Everybody loves free stuff, right? Especially free dye stuff!

DH has a tool with a curved blade that allows him to get a series of bowls (in decreasing sizes, one inside the other) out of one block of wood. Without this tool, the entire inside of the bowl becomes sawdust; with the tool, multiple usable bowls and much less sawdust.) He demonstrated the tool at his woodturning club meeting a few weeks ago, and since then we have had a steady stream of woodturners dropping by to have DH help them turn their wood blocks into multiple bowls instead of just one.

Today's visitor had a block of cocobolo, a relatively expensive hardwood from Mexico and Central America. The chunk he started with probably cost $100. For obvious reasons, he wanted to maximize his return on investment - each cocobolo bowl can sell for a lot more than that. I scavenged the small amount of sawdust and chips that ended up on the floor:



Some of it is now in a jar with denatured alcohol to extract the color. I suspect it will produce a color similar to a madder orange. I've used cocobolo as a dye source before, but it was a much darker piece of wood and produced a beautiful deep russet brown. This is somewhat paler wood, and will consequently make a lighter, more orange color.

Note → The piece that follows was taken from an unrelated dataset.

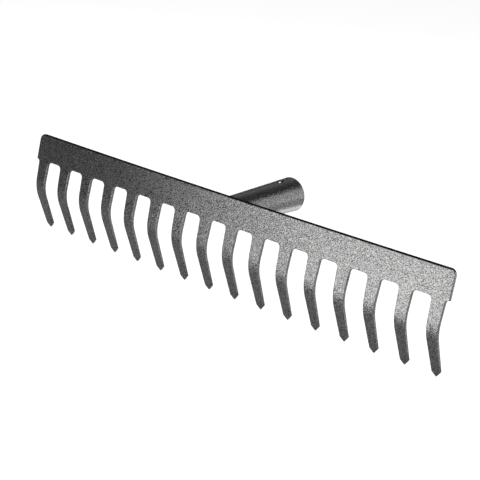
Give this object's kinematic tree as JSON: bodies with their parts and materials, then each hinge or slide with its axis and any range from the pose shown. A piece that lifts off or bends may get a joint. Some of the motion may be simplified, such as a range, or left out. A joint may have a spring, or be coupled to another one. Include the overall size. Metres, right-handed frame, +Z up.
{
  "type": "garden rake head",
  "caption": "Head of a garden rake: a pressed steel comb with bent tines and a tapered, welded socket for a handle, in hammered grey paint.",
  "frame": {"origin": "centre of the head's box in X and Y, on the level of the tine points", "axes": "+X along the comb, +Y along the socket towards the handle, +Z up with the tine points down"},
  "size_m": [0.4066, 0.0892, 0.082],
  "materials": {
    "comb": "hammered grey paint, half gloss",
    "socket": "hammered grey paint, half gloss",
    "socket_weld": "weld bead under the same grey paint"
  },
  "bodies": {
    "root": {"comb": "comb", "socket": "socket", "socket_weld": "socket_weld"}
  },
  "joints": []
}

Hmmm. Some visuals about the bowls would be a good idea. I didn't get a chance to snap any pictures of the visitor's cocobolo bowls, but here's a set of elm bowls that DH is working on. The largest bowl (still unfinished - he's testing several different finishes, which will be applied after a final sanding) is big - about 14.5 inches (37 cm) in diameter:



These 4 bowls, still in rough form, came out of the center of the biggest bowl:



Sort of like those handpainted Russian and Japanese dolls that come apart to reveal a smaller version inside, and another inside that, and so on...

4 comments:

Laura Fry said...

How very cool. And inventive. And 'green'. :)

cheers,
Laura

Dolores Quilts said...

Very interesting post. Can't wait to see how the dye turns out!

neki desu said...

ohh! just the name sends chills down my spine.the color of madder without its predicaments.

Ruth said...

Weavers need a tool like that. Something that turns thrums into ever smaller versions of whatever the thrums came from in the first place. You start with a shawl. Then you have a scarf. And finally, you have a bookmark.